PLUMES

PLUMES

De Omar El Zohairy

Egypte france pays bas/ 2022/ 1H52

Avec Demyana Nassar, Samy Bassouny, Fady Mina Fawzy, Abo Sefen Nabil Wesa

Grand Prix de la Semaine de la critique au dernier Festival de Cannes, ce drôle de drame venu d’Égypte peut aussi prétendre à la palme du film le plus déroutant : le réalisateur y insère très naturellement de l’absurde au sein d’un réel miséreux. Plumes a d’ailleurs fait scandale en son pays, pour sa vision, en effet très noire, des bidonvilles du Caire.

C’est l’histoire d’une femme (Demyana Nassar, magnifiquement impénétrable) ou plutôt d’une femme de…, épouse et mère, soumise à l’autorité de son mari et de ses enfants en bas âge dans un morne appartement noirci par les fumées toxiques de l’usine dont le maître de maison est lui-même dépendant. Mais, durant la fête d’anniversaire d’un des garçonnets, un prestidigitateur transforme le père en… poule : le burlesque s’installe ainsi dans ce décor digne d’un Zola égyptien. Tandis que la fiente envahit dorénavant l’ancienne chambre conjugale, il s’agit, alors, d’une discrète émancipation féminine. D’abord obsédée à l’idée de retrouver son mari, luttant contre la bureaucratie et les arrangements proposés par un homme aux mains baladeuses, l’épouse, loin de tout cliché sur la mère courage, se pare d’une noble indifférence. Un sourire à peine perceptible, léger comme une plume, s’affiche sur son visage. Le cinéaste ose même délester sa fable d’une morale. Ou alors, on croit deviner la suivante : ce n’est pas par magie mais avec une vraie prise de conscience que le pouvoir du patriarcat peut devenir volatil.     Par Guillemette Odicino de Télérama

Interview du réalisateur Omar El Zohairy le 24 /03 par Fanny Arlandis (Télérama)

«Cette histoire a germé en moi dans mon enfance et m’a longtemps obsédé. J’ai grandi avec des parents séparés car mon père était parti vivre aux États-Unis, séduit par le rêve américain. C’était un homme passif, qui refusait la plupart du temps d’affronter la réalité et qui ne croyait pas en lui. Il est mort dans la pauvreté, acculé par la pression du capitalisme.
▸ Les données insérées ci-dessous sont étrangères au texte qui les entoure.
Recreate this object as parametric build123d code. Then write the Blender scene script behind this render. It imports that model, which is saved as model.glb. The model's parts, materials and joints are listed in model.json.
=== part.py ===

Le personnage principal de mon film, la mère de famille, est très proche du caractère de mon père. Personne ne se soucie jamais de ces gens, on ne les remarque pas dans la rue, au même titre qu’une plume tombée sur un trottoir. Mais si on s’arrête pour observer une de ces personnes de plus près, on découvre qu’elle concentre de la douceur et une infinie beauté… comme mes personnages. La mère de famille n’a rien d’une héroïne, d’ailleurs on rit d’elle au début, puis, au fur et à mesure, on se sent de plus en plus proche d’elle.»